|418-Part I: Pedestrian Simulation Fundamentals- Key phenomena and models that capture these|
Dr. Yufei Yuan is a researcher at the department of transport and planning at the Faculty of Civil Engineering and Geosciences at Delft University of Technology, the Netherlands. His research interest lies with traffic flow theory and simulation, data processing and analysis, traffic state estimation and prediction, network traffic management and analysis under normal conditions and evacuations, intelligent transportation systems in general for both “fast” vehicular traffic and “slow/active” modes (pedestrians and cyclists).

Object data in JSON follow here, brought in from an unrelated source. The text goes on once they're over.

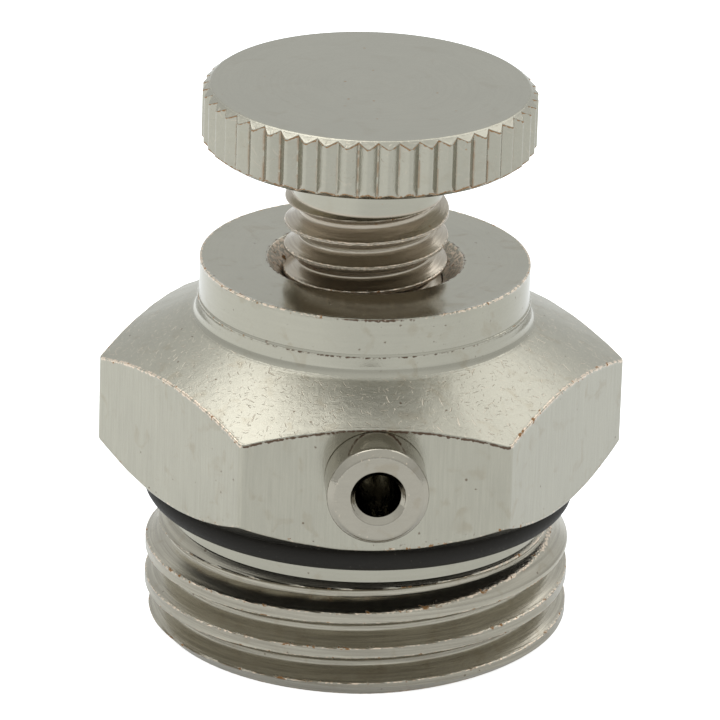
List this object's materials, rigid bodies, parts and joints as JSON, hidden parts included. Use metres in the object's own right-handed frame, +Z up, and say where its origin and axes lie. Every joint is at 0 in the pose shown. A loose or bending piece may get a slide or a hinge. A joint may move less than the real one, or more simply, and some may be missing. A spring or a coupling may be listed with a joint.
{
  "type": "manual air vent valve",
  "caption": "Screw-in manual air vent valve: threaded tail, hexagon with side outlet nozzle, and a knurled bleed screw that turns and lifts on its thread.",
  "frame": {"origin": "on the valve's axis, in the plane of the hexagon's underside, which stops against the port", "axes": "+Z up the axis from the threaded tail to the knob, -Y out of the outlet nozzle, +X to the right"},
  "size_m": [0.0254, 0.0244, 0.0274],
  "materials": {
    "satin_nickel_body": "nickel-plated brass, satin, tumbled, with brass showing on worn edges",
    "satin_nickel_screw": "nickel-plated brass, satin, with copper-coloured wear at the ends of the knurl",
    "bright_nickel_nozzle": "nickel-plated brass, bright turned",
    "black_rubber": "matt black moulded rubber"
  },
  "bodies": {
    "body": {"valve_body": "satin_nickel_body", "outlet_nozzle": "bright_nickel_nozzle", "flange_o_ring": "black_rubber"},
    "seal": {"seal_button": "black_rubber"},
    "screw": {"bleed_screw": "satin_nickel_screw"}
  },
  "joints": [
    {"name": "seal_lift", "type": "slide", "parent": "body", "child": "seal", "axis": [0, 0, 1], "range_m": [-0.00188, 0.00063]},
    {"name": "knob_turn", "type": "hinge", "parent": "seal", "child": "screw", "pos_m": [0, 0, 0.01072], "axis": [0, 0, 1], "range_deg": [-540, 180]}
  ],
  "couplings": [
    {"joint": "seal_lift", "follows": "knob_turn", "m_per_rad": 0.00019894}
  ]
}
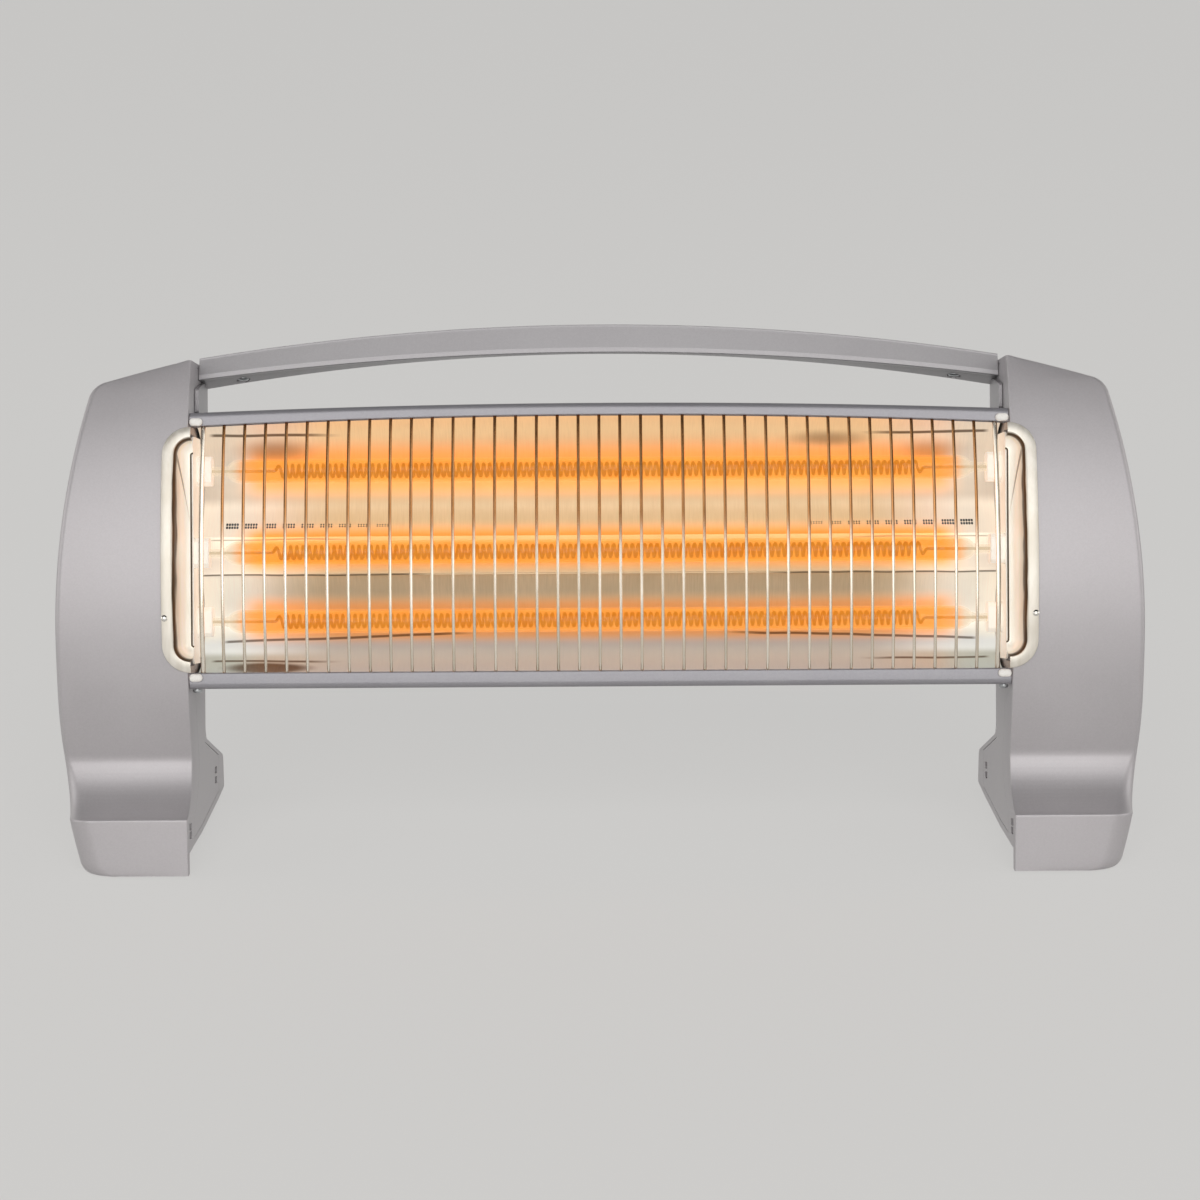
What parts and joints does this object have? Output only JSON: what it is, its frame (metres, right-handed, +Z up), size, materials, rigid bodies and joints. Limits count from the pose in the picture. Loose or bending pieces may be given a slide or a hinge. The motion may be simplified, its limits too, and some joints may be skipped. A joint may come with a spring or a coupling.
{
  "type": "carbon heater",
  "caption": "Free-standing radiant heater with quartz tubes before a folded reflector and wire guard, between two moulded casings with splayed feet, under a bowed carry handle",
  "frame": {"origin": "on the floor under the middle of the whole object", "axes": "+X to the heater's right as seen from the front, +Y from the front to the back, +Z up"},
  "size_m": [0.5454, 0.1448, 0.2605],
  "materials": {
    "casing_paint": "satin grey paint with fine metallic grain on moulded plastic",
    "handle_paint": "satin grey paint on moulded plastic",
    "rail_paint": "satin grey powder coat on rolled steel",
    "polished_steel": "bright rolled sheet, mirror polished, with fine lengthwise brushing",
    "chrome_wire": "bright plating on drawn wire and small pressings",
    "plated_steel": "dull zinc plating",
    "quartz_glass": "clear fused quartz, lit from inside",
    "glowing_coil": "carbon strand glowing orange",
    "ceramic": "off-white steatite, semi-matt",
    "knob_plastic": "grey moulded plastic",
    "pad_rubber": "pale grey rubber, matt",
    "dark_plastic": "black moulded plastic"
  },
  "bodies": {
    "frame": {"bottom_rail": "rail_paint", "cable_gland": "dark_plastic", "filament_bottom": "glowing_coil", "filament_middle": "glowing_coil", "filament_top": "glowing_coil", "handle_front": "handle_paint", "handle_rear": "handle_paint", "left_bezel": "polished_steel", "left_bezel_rivet": "plated_steel", "left_ceramic_cap_bottom": "ceramic", "left_ceramic_cap_middle": "ceramic", "left_ceramic_cap_top": "ceramic", "left_clip_bottom": "chrome_wire", "left_clip_top": "chrome_wire", "left_cover_screw_bottom": "plated_steel", "left_cover_screw_top": "plated_steel", "left_element_bracket": "plated_steel", "left_front_pad": "pad_rubber", "left_front_shell": "casing_paint", "left_handle_screw": "plated_steel", "left_inner_panel": "casing_paint", "left_rail_screw": "plated_steel", "left_rear_cover": "casing_paint", "left_rear_pad": "pad_rubber", "quartz_tube_bottom": "quartz_glass", "quartz_tube_middle": "quartz_glass", "quartz_tube_top": "quartz_glass", "rear_housing": "plated_steel", "reflector": "polished_steel", "right_bezel": "polished_steel", "right_bezel_rivet": "plated_steel", "right_ceramic_cap_bottom": "ceramic", "right_ceramic_cap_middle": "ceramic", "right_ceramic_cap_top": "ceramic", "right_clip_bottom": "chrome_wire", "right_clip_top": "chrome_wire", "right_cover_screw_bottom": "plated_steel", "right_cover_screw_top": "plated_steel", "right_element_bracket": "plated_steel", "right_front_pad": "pad_rubber", "right_front_shell": "casing_paint", "right_handle_screw": "plated_steel", "right_inner_panel": "casing_paint", "right_rail_screw": "plated_steel", "right_rear_cover": "casing_paint", "right_rear_pad": "pad_rubber", "rotary_switch": "dark_plastic", "terminal_block": "ceramic", "thermal_cutout": "dark_plastic", "tip_spring": "plated_steel", "tip_switch_body": "dark_plastic", "top_rail": "rail_paint", "wire_guard": "chrome_wire"},
    "selector": {"selector_knob": "knob_plastic", "selector_spindle": "plated_steel"},
    "tip_plunger": {"tip_plunger": "dark_plastic"}
  },
  "joints": [
    {"name": "selector_turn", "type": "hinge", "parent": "frame", "child": "selector", "pos_m": [0.2654, 0.00773, 0.14268], "axis": [1, 0, 0], "range_deg": [0, 135]},
    {"name": "tip_plunger_travel", "type": "slide", "parent": "frame", "child": "tip_plunger", "axis": [0, 0, -1], "range_m": [0, 0.0055], "stiffness_N_per_m": 200, "springref_m": 0.008, "deforming": ["tip_spring"]}
  ]
}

During the past years, he has been involved in several contract research projects at both national and international levels, which inspired his publications in peer-reviewed scientific journals (19 publications including IEEE-TITS, TR-Part B, TR-Part C, J-ITS, TRR and IET-ITS) and prestigious conferences (more than 50 publications, 2 best paper awards, 1 most inspiring session).
He has been working as a lecturer for a number of postgraduate courses, and as a daily/main supervisor for BSc students, MSc students and PhD students. He has been serving as a reviewer (associate editor) for many international conferences (including TRB, IEEE-ITSC, IFAC, ICNSC, PED, etc.) and journals (including TR-B, TR-C, IEEE-TITS, J-ITS, TTRA etc.). He was a visiting scholar at University of Southampton in the UK (with the scientific grant from the “COST Action”) and at research laboratory LICIT/IFSTTAR in France.
Active modes can play a major role in making cities liveable, either as a main mode of transport or support to public transport in multi modal trips. Walking becomes more and more important in people's daily life. In addition, more and larger gatherings take place, in both organized and spontaneous manners. Increasing amount of pedestrians may lead to incidents, with sometimes even fatal outcomes. Tragedies, like the one in Saudi Arabia in 2015, the stampede in Shanghai in 2015 new year eve, create societal upset and show the need for improved management of large gatherings.
This lecture series aims to give insight into the fundamentals of pedestrian walking behavior (e.g. basic traffic flow theory), and the self-organization phenomenon (Part I). These insights are then used to develop microscopic and macroscopic crowd simulation models (Part I and Part III), and further to formulate guidelines for crowd management. Besides, real-time crowd monitoring has shown to be an effective way to promote efficient and safe crowd management (Part II). Finally, how walking would interact with other transport modes in mixed traffic environment is discussed, and a shared space context considering bicycle traffic flow is used as a showcase (Part IV).